У меня есть копии всех писем, которые они писали друг другу.
Расскажу, как появились эти копии. Когда отец умер, мать отдала написанные им письма в архив, в фонд, где хранится его наследие и где собраны обширные материалы, в том числе и частная переписка. Этот архив появился еще при папиной жизни и по его собственной инициативе, и в связи с этим он попросил одну из моих сестер и меня присматривать за архивом от его имени, поэтому мы вошли в состав правления фонда. Заседания членов правления проходили в Центре кинематографии в Стокгольме, кажется, на третьем этаже. Сам же архив – тысячи документов и фотографий – располагался в подвале. А потом отец умер. Правление фонда по-прежнему проводило заседания на третьем этаже, архив все еще хранился в подвале. Это как охранять огромное бесформенное животное. Я почти никогда туда не спускалась. Разобрать его почерк было невозможно, а материалов там хранилось огромное количество.

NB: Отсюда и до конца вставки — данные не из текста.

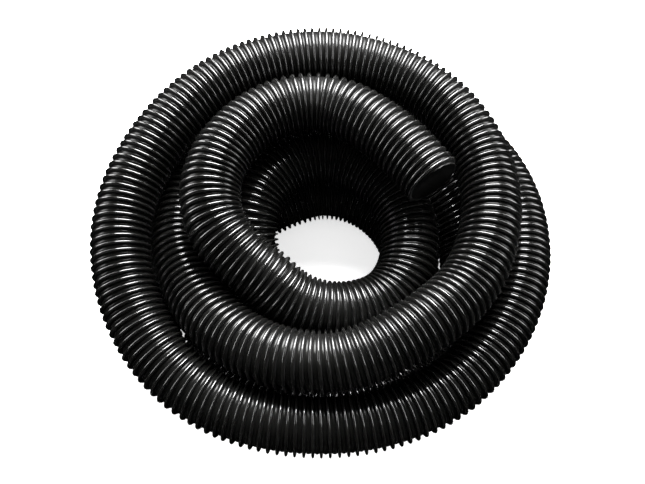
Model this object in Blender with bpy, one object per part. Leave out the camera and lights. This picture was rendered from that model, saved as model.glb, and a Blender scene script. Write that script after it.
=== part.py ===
"""Corrugated vacuum hose lying in a loose coil.  Metres, +Z up, front towards -Y.

The hose has two layers: a thin wall around the bore, and the spiral rib that
stiffens the wall.  Both follow one route, wound clockwise seen from above.
The rib is drawn as the sleeve that its windings fill.  The free upper end is
four short links that bend upwards, each hinged on the top of its joint.
"""

import bisect
import math

import bmesh
import bpy
from mathutils import Vector

MM = 0.001

# The hose's section
BORE_RADIUS = 19.0 * MM
WALL_THICKNESS = 0.9 * MM
CREST_RADIUS = 22.75 * MM
CLEARANCE = 0.3 * MM

# The route: sixteenths of a turn clockwise from the back, radius in mm, height in mm
ROUTE = (
    (10.4, 149.6, 22.8), (11, 143.8, 22.8), (12, 135.2, 22.8), (13, 136.9, 22.8),
    (14, 143, 22.8), (16, 153, 23), (17, 156.5, 30), (19, 157.8, 50.5), (20, 155.3, 57),
    (22, 148.2, 62.5), (24, 142, 66), (26, 148, 73.2), (28, 147, 88), (29.3, 142.7, 95),
    (31, 142.8, 99.5), (32, 143.2, 100), (34, 141, 93.5), (35, 134.5, 92), (36, 125.5, 94.5),
    (37, 116.5, 95), (38, 107, 98.5), (40, 105, 96), (42, 102.6, 82.3), (43, 102.8, 72.5),
    (44, 107, 65.5), (46, 113.5, 59.5), (48, 117, 60), (49, 114.5, 57), (50, 111.7, 45),
    (52, 119.1, 23.5), (54, 120.9, 22.8), (57, 116, 22.8), (59, 96.5, 22.8), (60, 86.8, 22.8),
    (61, 74.2, 22.8), (62, 64, 22.8), (63, 60.4, 22.8), (64, 61.8, 22.8), (67, 69.5, 22.8),
    (68, 73, 22.8), (70, 75, 23), (72, 74, 30), (74, 61, 41), (75, 55, 49), (77, 57.5, 66.8),
    (78, 62, 69.2), (80, 69.5, 69.5), (82, 68, 69.5), (84, 68.5, 69.5), (86, 69.5, 70.5),
    (87, 64.5, 73), (89, 57.2, 82.5), (90, 56.2, 91), (91, 64, 98), (92, 77, 105.5),
    (94, 90, 110.5), (96, 94, 110.5), (97.4, 82.7, 114), (98.6, 81.8, 114.5), (99, 84.2, 114.5),
    (99.25, 86.6, 114.5),
)
SIXTEENTHS = 16
COIL_CENTRE = Vector((-4.1 * MM, -5.5 * MM, -0.05 * MM))

# Where the hose is divided, in sixteenths of a turn along the route
TURN_CUTS = (11.2, 28, 44, 60, 76, 95.7)
FREE_END_CUTS = (95.7, 96.6, 97.5, 98.4, 99.25)
RING_STEP = 0.8
SIDES = 10
STEEPEST = 2.5

RIB_COLOUR = (0.018, 0.018, 0.020, 1.0)
WALL_COLOUR = (0.030, 0.030, 0.033, 1.0)
RIB_ROUGHNESS = 0.32
WALL_ROUGHNESS = 0.42


def clear_scene():
    for item in list(bpy.data.objects):
        bpy.data.objects.remove(item, do_unlink=True)


def slopes_and_rises(keys, values):
    """Slope of a smooth curve at each station, and the rise between stations."""
    steps = [b - a for a, b in zip(keys, keys[1:])]
    rises = [(b - a) / step for a, b, step in zip(values, values[1:], steps)]
    result = [rises[0]]
    for before, after, step_before, step_after in zip(rises, rises[1:], steps, steps[1:]):
        mean = (before * step_after + after * step_before) / (step_before + step_after)
        result.append(mean)
    result.append(rises[-1])
    return result, rises


def level_at_turning_points(slopes, rises):
    """Keep a height curve from dipping below its lowest stations."""
    limited = list(slopes)
    for index, (before, after) in enumerate(zip(rises, rises[1:]), start=1):
        if before * after <= 0.0:
            limited[index] = 0.0
        else:
            limit = STEEPEST * min(abs(before), abs(after))
            limited[index] = math.copysign(min(abs(slopes[index]), limit), after)
    return limited


KEYS = [station[0] for station in ROUTE]
RADII = [station[1] * MM for station in ROUTE]
HEIGHTS = [station[2] * MM for station in ROUTE]
RADIUS_SLOPES, _ = slopes_and_rises(KEYS, RADII)
HEIGHT_SLOPES = level_at_turning_points(*slopes_and_rises(KEYS, HEIGHTS))


def through_stations(key, values, slopes):
    """Cubic Hermite curve through the stations, read at a key."""
    index = min(max(bisect.bisect_right(KEYS, key) - 1, 0), len(KEYS) - 2)
    step = KEYS[index + 1] - KEYS[index]
    t = (key - KEYS[index]) / step
    start, end = values[index], values[index + 1]
    leave, arrive = slopes[index] * step, slopes[index + 1] * step
    return (
        (2 * t**3 - 3 * t**2 + 1) * start
        + (t**3 - 2 * t**2 + t) * leave
        + (3 * t**2 - 2 * t**3) * end
        + (t**3 - t**2) * arrive
    )


def route_point(key):
    angle = math.pi / 2 - 2 * math.pi * key / SIXTEENTHS
    radius = through_stations(key, RADII, RADIUS_SLOPES)
    height = through_stations(key, HEIGHTS, HEIGHT_SLOPES)
    return COIL_CENTRE + Vector((radius * math.cos(angle), radius * math.sin(angle), height))


def route_frame(key):
    """Point, direction, level side vector and upward vector of the section at a key."""
    reach = 0.02
    point = route_point(key)
    direction = (route_point(key + reach) - route_point(key - reach)).normalized()
    side = direction.cross(Vector((0, 0, 1))).normalized()
    up = side.cross(direction)
    return point, direction, side, up


def ring_keys(first, last):
    count = max(1, round((last - first) / RING_STEP))
    return [first + (last - first) * step / count for step in range(count + 1)]


def section_points(key, shift, radius):
    """A polygon across the hose, with a corner at its top, shifted along the hose."""
    point, direction, side, up = route_frame(key)
    centre = point + direction * shift
    corners = []
    for corner in range(SIDES):
        angle = 2 * math.pi * corner / SIDES
        corners.append(centre + radius * (math.sin(angle) * side + math.cos(angle) * up))
    return corners


def sleeve_mesh(name, keys, inner_radius, outer_radius, origin):
    """A tube with a wall, cut square at both ends, round a stretch of the route."""
    bm = bmesh.new()
    shifts = [0.0] * len(keys)
    shifts[0] = CLEARANCE / 2
    shifts[-1] = -CLEARANCE / 2
    layers = []
    for radius in (outer_radius, inner_radius):
        rings = []
        for key, shift in zip(keys, shifts):
            corners = section_points(key, shift, radius)
            rings.append([bm.verts.new(corner - origin) for corner in corners])
        layers.append(rings)
    for rings in layers:
        for ring, following in zip(rings, rings[1:]):
            for corner in range(SIDES):
                beside = (corner + 1) % SIDES
                face = bm.faces.new((ring[corner], ring[beside], following[beside], following[corner]))
                face.smooth = True
    for end in (0, -1):
        outer, inner = layers[0][end], layers[1][end]
        for corner in range(SIDES):
            beside = (corner + 1) % SIDES
            face = bm.faces.new((outer[corner], outer[beside], inner[beside], inner[corner]))
            for edge in face.edges:
                edge.smooth = False
    bmesh.ops.recalc_face_normals(bm, faces=bm.faces)
    mesh = bpy.data.meshes.new(name)
    bm.to_mesh(mesh)
    bm.free()
    return mesh


def make_material(name, colour, roughness):
    material = bpy.data.materials.new(name)
    material.use_nodes = True
    shader = material.node_tree.nodes["Principled BSDF"]
    shader.inputs["Base Color"].default_value = colour
    shader.inputs["Roughness"].default_value = roughness
    shader.inputs["Metallic"].default_value = 0.0
    return material


def add_layer(name, keys, layer, origin=Vector(), parent=None):
    """One stretch of the wall or of the rib's sleeve, drawn from its own origin."""
    inner_radius, outer_radius, colour, roughness = layer
    mesh = sleeve_mesh(name, keys, inner_radius, outer_radius, origin)
    mesh.materials.append(make_material(name, colour, roughness))
    item = bpy.data.objects.new(name, mesh)
    bpy.context.collection.objects.link(item)
    item.parent = parent


WALL_RADIUS = BORE_RADIUS + WALL_THICKNESS
WALL = (BORE_RADIUS, WALL_RADIUS, WALL_COLOUR, WALL_ROUGHNESS)
RIB = (WALL_RADIUS + CLEARANCE, CREST_RADIUS, RIB_COLOUR, RIB_ROUGHNESS)


def build_coil():
    """The lower cut end and the five turns that lie still."""
    end_keys = (KEYS[0], TURN_CUTS[0])
    add_layer("lower_end_wall", end_keys, WALL)
    add_layer("lower_end_rib", end_keys, RIB)
    for number, (first, last) in enumerate(zip(TURN_CUTS, TURN_CUTS[1:]), start=1):
        keys = ring_keys(first, last)
        add_layer(f"turn_{number}_wall", keys, WALL)
        add_layer(f"turn_{number}_rib", keys, RIB)


def hinge_place(key):
    """Where a hinge of the free end stands: on top of the joint."""
    point, _, _, up = route_frame(key)
    return point + up * CREST_RADIUS


def build_free_end():
    """The links of the free upper end, each on an empty that stands on its hinge."""
    parent = None
    parent_place = Vector()
    for number, (first, last) in enumerate(zip(FREE_END_CUTS, FREE_END_CUTS[1:]), start=1):
        place = hinge_place(first)
        hinge = bpy.data.objects.new(f"link_{number}_hinge", None)
        hinge.empty_display_size = CREST_RADIUS
        bpy.context.collection.objects.link(hinge)
        hinge.parent = parent
        hinge.location = place - parent_place
        add_layer(f"link_{number}_wall", (first, last), WALL, place, hinge)
        add_layer(f"link_{number}_rib", (first, last), RIB, place, hinge)
        parent, parent_place = hinge, place


def main():
    clear_scene()
    build_coil()
    build_free_end()


main()
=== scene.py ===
"""The looks of a corrugated vacuum hose that lies in a loose coil: its wound rib,
its wall, black plastic, a pale floor and soft studio light."""

import math
from collections import namedtuple

import bmesh
import bpy
import numpy as np
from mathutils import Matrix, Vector


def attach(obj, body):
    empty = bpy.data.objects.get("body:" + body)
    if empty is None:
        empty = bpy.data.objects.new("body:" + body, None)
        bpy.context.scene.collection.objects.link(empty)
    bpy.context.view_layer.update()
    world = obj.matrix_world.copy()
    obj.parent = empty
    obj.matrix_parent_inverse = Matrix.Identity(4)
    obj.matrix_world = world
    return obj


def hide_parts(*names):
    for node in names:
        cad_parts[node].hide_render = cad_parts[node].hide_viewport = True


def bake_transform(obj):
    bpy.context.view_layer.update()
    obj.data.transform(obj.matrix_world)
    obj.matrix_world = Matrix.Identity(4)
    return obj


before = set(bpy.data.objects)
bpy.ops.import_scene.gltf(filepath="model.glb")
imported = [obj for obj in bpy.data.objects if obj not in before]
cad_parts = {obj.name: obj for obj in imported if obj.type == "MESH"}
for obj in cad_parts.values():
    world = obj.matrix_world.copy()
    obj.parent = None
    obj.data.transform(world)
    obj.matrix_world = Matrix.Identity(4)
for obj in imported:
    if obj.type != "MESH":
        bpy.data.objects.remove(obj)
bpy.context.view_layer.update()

MM = 0.001

# The hose's section, as in the CAD
CREST_RADIUS = 22.75 * MM
VALLEY_RADIUS = 20.15 * MM
GROOVE_RADIUS = 19.4 * MM
BORE_RADIUS = 19.0 * MM

# The route, as in the CAD: sixteenths of a turn, radius in mm, height in mm
ROUTE = (
    (10.4, 149.6, 22.8), (11, 143.8, 22.8), (12, 135.2, 22.8), (13, 136.9, 22.8),
    (14, 143, 22.8), (16, 153, 23), (17, 156.5, 30), (19, 157.8, 50.5), (20, 155.3, 57),
    (22, 148.2, 62.5), (24, 142, 66), (26, 148, 73.2), (28, 147, 88), (29.3, 142.7, 95),
    (31, 142.8, 99.5), (32, 143.2, 100), (34, 141, 93.5), (35, 134.5, 92), (36, 125.5, 94.5),
    (37, 116.5, 95), (38, 107, 98.5), (40, 105, 96), (42, 102.6, 82.3), (43, 102.8, 72.5),
    (44, 107, 65.5), (46, 113.5, 59.5), (48, 117, 60), (49, 114.5, 57), (50, 111.7, 45),
    (52, 119.1, 23.5), (54, 120.9, 22.8), (57, 116, 22.8), (59, 96.5, 22.8), (60, 86.8, 22.8),
    (61, 74.2, 22.8), (62, 64, 22.8), (63, 60.4, 22.8), (64, 61.8, 22.8), (67, 69.5, 22.8),
    (68, 73, 22.8), (70, 75, 23), (72, 74, 30), (74, 61, 41), (75, 55, 49), (77, 57.5, 66.8),
    (78, 62, 69.2), (80, 69.5, 69.5), (82, 68, 69.5), (84, 68.5, 69.5), (86, 69.5, 70.5),
    (87, 64.5, 73), (89, 57.2, 82.5), (90, 56.2, 91), (91, 64, 98), (92, 77, 105.5),
    (94, 90, 110.5), (96, 94, 110.5), (97.4, 82.7, 114), (98.6, 81.8, 114.5), (99, 84.2, 114.5),
    (99.25, 86.6, 114.5),
)
SIXTEENTHS = 16
COIL_CENTRE = np.array((-4.1, -5.5, -0.05)) * MM
TURN_CUTS = (11.2, 28, 44, 60, 76, 95.7)
FREE_END_CUTS = (95.7, 96.6, 97.5, 98.4, 99.25)

# The steepest that the height may change at a station, over the gentler rise beside it
STEEPEST = 2.5

# The rib's pitch, which the lie of the hose stretches and presses: sixteenths of a turn, mm
PITCHES = (
    (10.4, 5.4), (20.5, 5.45), (22, 5.6), (24, 5.7), (26, 5.7), (27.5, 5.5), (29, 5.45),
    (30.5, 5.2), (31.7, 4.97), (33, 5.1), (34, 5.4), (35.3, 5.75), (37, 5.5), (39.7, 5.3),
    (41, 5.5), (42.7, 5.75), (44, 5.5), (50, 5.3), (76, 5.2), (84, 5.1), (86.4, 5.15),
    (89, 5.35), (91, 5.2), (92.7, 4.8), (94, 5.0), (95.4, 5.2), (99.25, 5.23),
)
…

Теперь папу причислили к рангу ученых. До того, как мать передала хранившиеся у нее письма в архив, мой свекор, университетский библиотекарь, предложил рассортировать и скопировать их, чтобы она, когда захочется, доставала их и перечитывала. Не знаю, о чем мать со свекром говорили, когда она передавала ему письма, тогда, в те времена, письма эти меня особо не занимали, мне лишь хотелось, чтобы мать побыстрее передала их в фонд. Когда отец умер, я стала невероятно придирчивой и требовательной: все должно было происходить строго в соответствии с правилами, которыми определялся дальнейший ход вещей. Если сейчас я – хоть и против моего желания – вспоминаю себя, ту, какой я была после смерти отца, то вижу женщину с нервными движениями, которая громко говорит и быстро ходит и к которой никого не тянет обратиться. Меня тоже к ней не тянуло. Голос у нее слегка звенит, еще она рассылает слишком длинные мейлы чересчур многим адресатам, а по утрам без умолку рассуждает о домах своего отца. «Что же будет с домами?» – кричит она, не дав собственному мужу возможности открыть глаза и толком проснуться.